One of Africa's most efficient killers was captured on cell phone video calmly strolling through a Tarpon Spring couple's yard.
Gina Brown says she couldn't believe the cat, experts identified as a serval cat, had no fear and stood its ground.
"Yesterday my boyfriend was in the driveway, he threw something at him, but he didn't move," Brown said. "The cat just stared him down, didn't move, hissed at him. And somehow he was able to get into the house. But, he stayed for a good 10-15 minutes before he left."
Serval cats are native to sub-Saharan countries in Africa except for rainforest regions. They can weigh as much as 40 pounds, are tall, slender and can stand two feet tall.
According to experts at Big Cat Rescue, servals are highly efficient hunters.

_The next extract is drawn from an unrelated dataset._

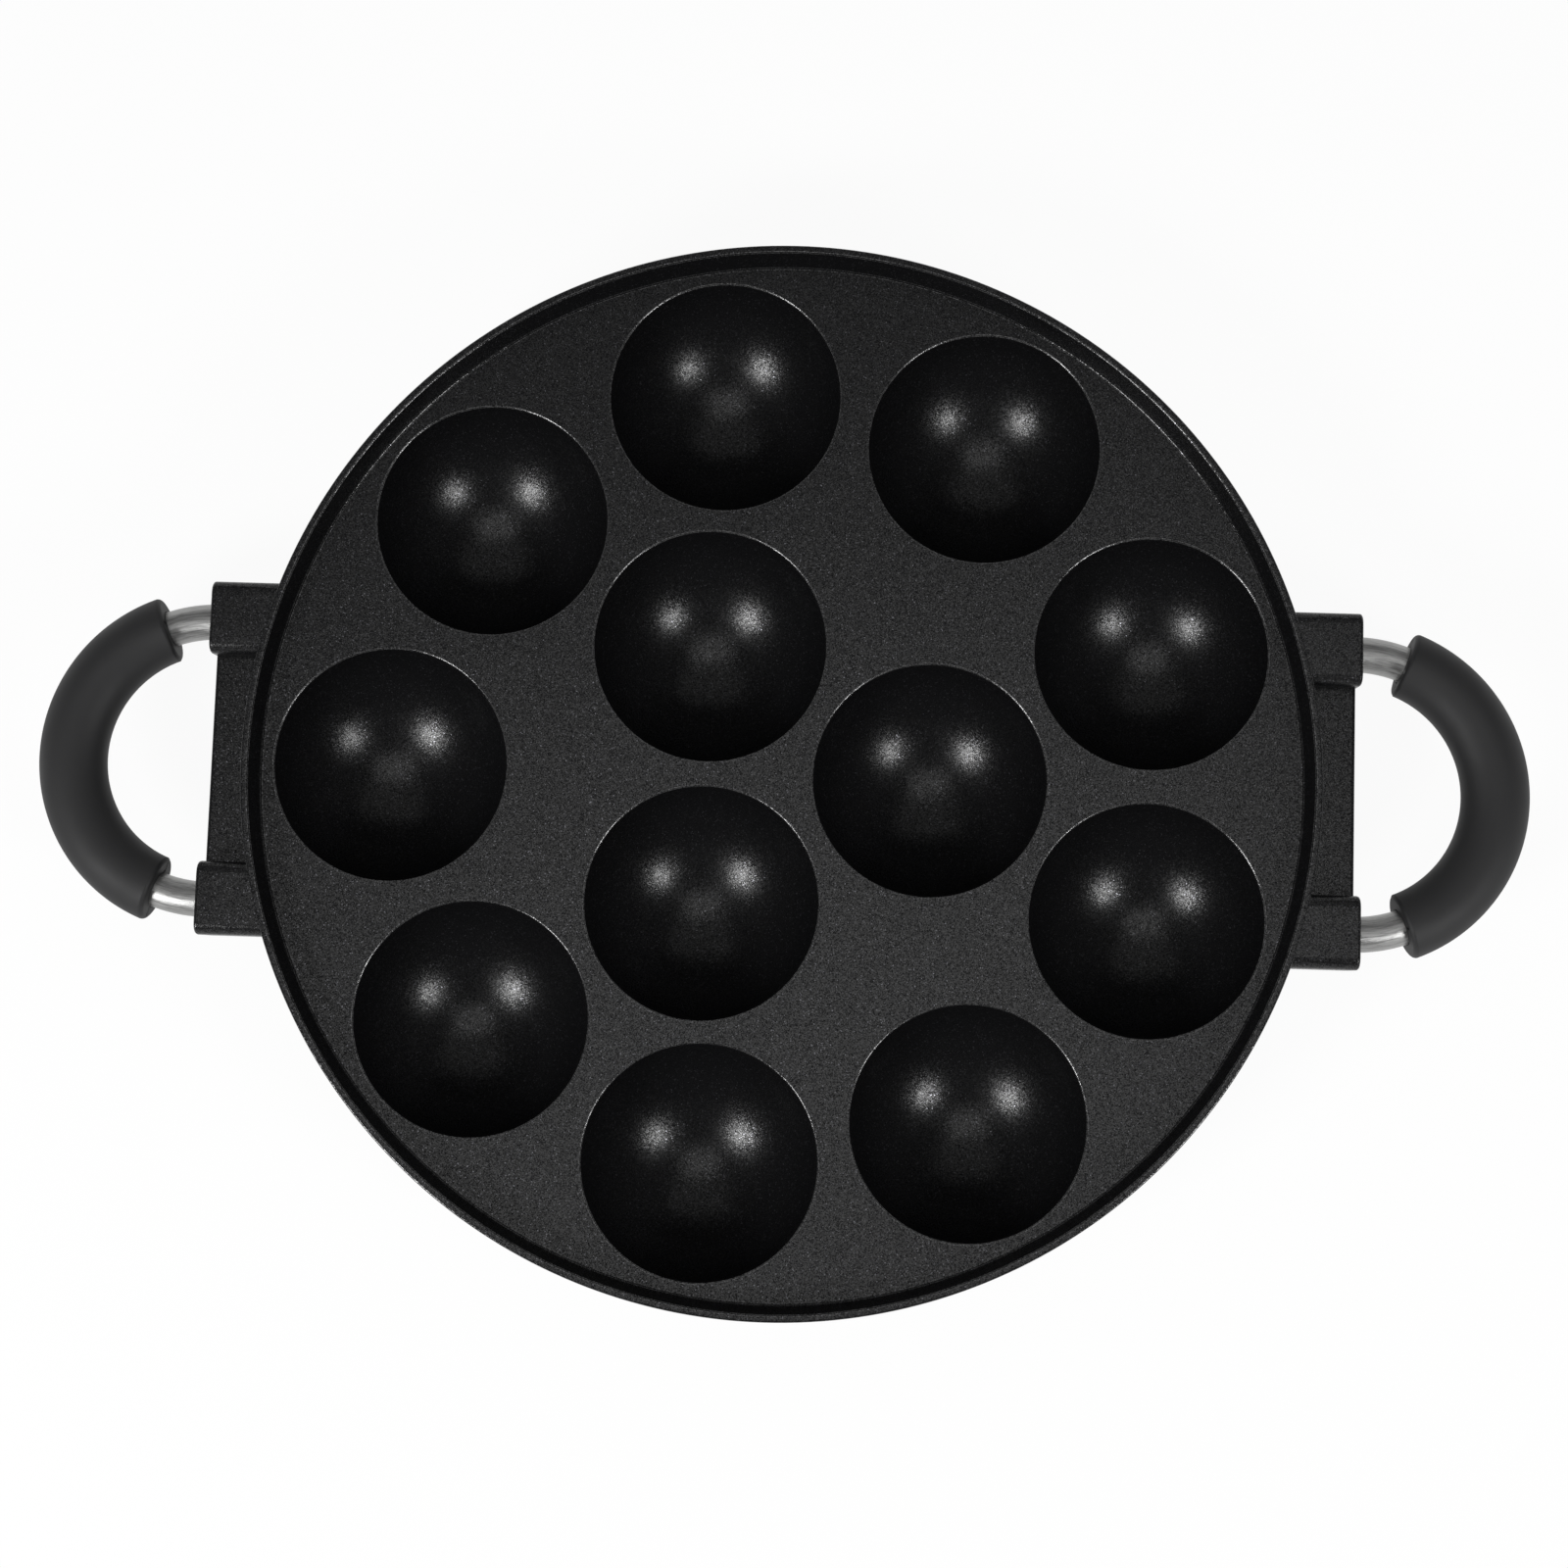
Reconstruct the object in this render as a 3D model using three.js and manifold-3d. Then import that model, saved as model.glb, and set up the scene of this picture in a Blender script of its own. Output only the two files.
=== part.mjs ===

"The servals are the best of the hunters. They kill about 50 percent of the time so they have that instinct to kill," Carole Baskin the Founder and CEO of Big Cat Rescue said. "But, because of the fact the cat wasn't raised by its mother, it would have to go after animals that are not wild squirrels or wild birds. Because that would be too hard. So that means children and pets and those kinds of animals would be easier prey."
Brown said she thought there was an intruder on her front porch in the middle of the night roughly three weeks ago. When she ran downstairs to see who was there she saw what she thought at the time was a bobcat. She now believes it was the same cat or another cat.
"Is it a mom and her baby? Are there two? We don't know that for sure," Brown said.
With the proper permitting the cats are legal to own in Florida.
Baskin showed ABC Action News reporter Michael Paluska the serval cats at their facility. She said they can jump 12-16 feet and are known to be able to escape enclosures. Baskin said most people don't have sanctuaries set up to contain the wild animals.
Baskin said the cat in the video is a serval cat, not a Savannah cat, which is a cross between a serval and domesticated cat.
The serval cat can go for $10,000 to $20,000 depending on the seller.
"They pay a lot of money for the cat I wouldn't think they'd be irresponsible," Brown said. "With that type of animal they are supposed to have a permit, they are supposed to be responsible, have it caged. I don't want it coming to my house I want them to cage it up. What if it was a child out there?"
Brown just adopted a rescue, "Simon," a rescue dog. Until she is sure the cat is back with its owner or captured, she won't be letting him out alone.